MLOps Explained: An Overview of the Paper

ยท

7 min read

Here is a summary of the paper:

The paper presents a comprehensive overview of MLOps, a set of engineering practices specific to machine learning projects that draw from the widely adopted DevOps principles in software engineering. MLOps is defined as "the intersection of people, process, and platform for gaining business value from machine learning". The paper describes the main principles, components, roles, and challenges of MLOps.

The main principles of MLOps are:

  • CI/CD automation: automate the integration, testing, and delivery of machine learning models and code.

  • Workflow orchestration: manage the dependencies and execution of complex machine learning workflows across different environments and stages.

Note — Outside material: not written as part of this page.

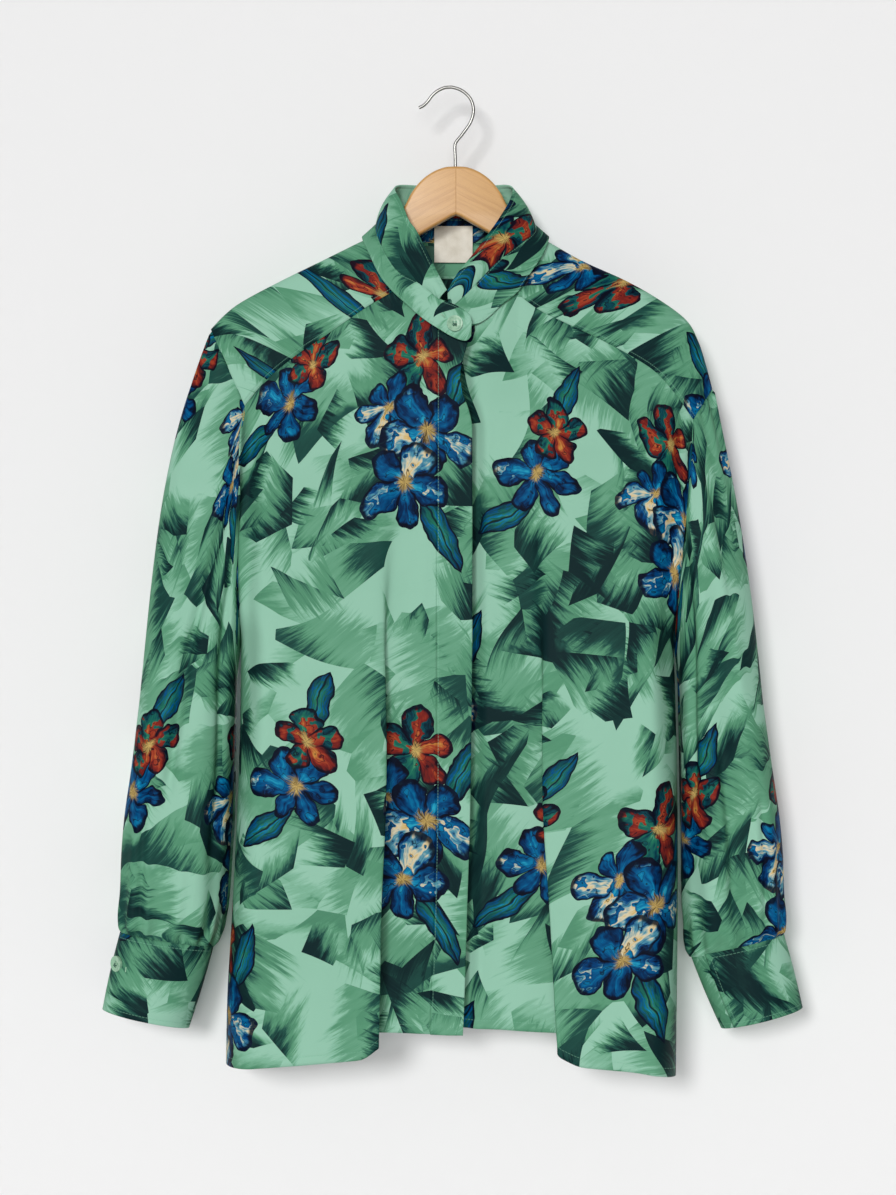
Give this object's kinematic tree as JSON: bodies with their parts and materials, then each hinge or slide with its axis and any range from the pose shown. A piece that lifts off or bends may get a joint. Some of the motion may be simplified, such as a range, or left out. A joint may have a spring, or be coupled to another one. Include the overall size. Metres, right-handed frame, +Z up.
{
  "type": "blouse and hanger",
  "caption": "Long-sleeved silk blouse with a standing buttoned collar, shoulder yoke and cuffs, hanging on a flat wooden hanger with a wire hook.",
  "frame": {"origin": "the inside of the hook's bend, at its highest point, where it rests on a rail or peg", "axes": "+Z up, -Y the front of the blouse, +X towards the wearer's left"},
  "size_m": [0.616, 0.1065, 0.87],
  "materials": {
    "silk": "satin, printed",
    "silk_inside": "satin, printed",
    "label": "woven, matt",
    "button": "polished",
    "beech": "satin lacquer",
    "hook_steel": "polished"
  },
  "bodies": {
    "root": {"front_left": "silk", "front_right": "silk", "front_placket": "silk", "yoke": "silk", "back": "silk", "sleeve_left": "silk", "sleeve_right": "silk", "cuff_left": "silk", "cuff_right": "silk", "collar_stand": "silk", "collar_leaf": "silk", "neck_facing": "silk_inside", "label": "label", "button_collar": "button", "button_cuff_right": "button", "hanger_wood": "beech", "hook": "hook_steel"}
  },
  "joints": []
}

  • Reproducibility: ensure the consistency and traceability of machine learning experiments, data, code, and models.

  • Collaboration: enable effective communication and coordination among different stakeholders involved in machine learning projects.

  • Continuous ML training and evaluation: train and evaluate machine learning models on new data and monitor their performance over time.

  • ML metadata tracking/logging: collect and store metadata about machine learning experiments, data, code, models, and deployments.

  • Continuous monitoring: measure and report the health, performance, and quality of machine learning models in production.

  • Feedback loop: collect feedback from users and business metrics and use it to improve machine learning models and workflows.

The technical components of MLOps are:

  • CI/CD: a set of tools and practices that automate the integration, testing, and delivery of machine learning models and code.

  • Source code repository: a system that stores and manages the version control of machine learning code and configuration files.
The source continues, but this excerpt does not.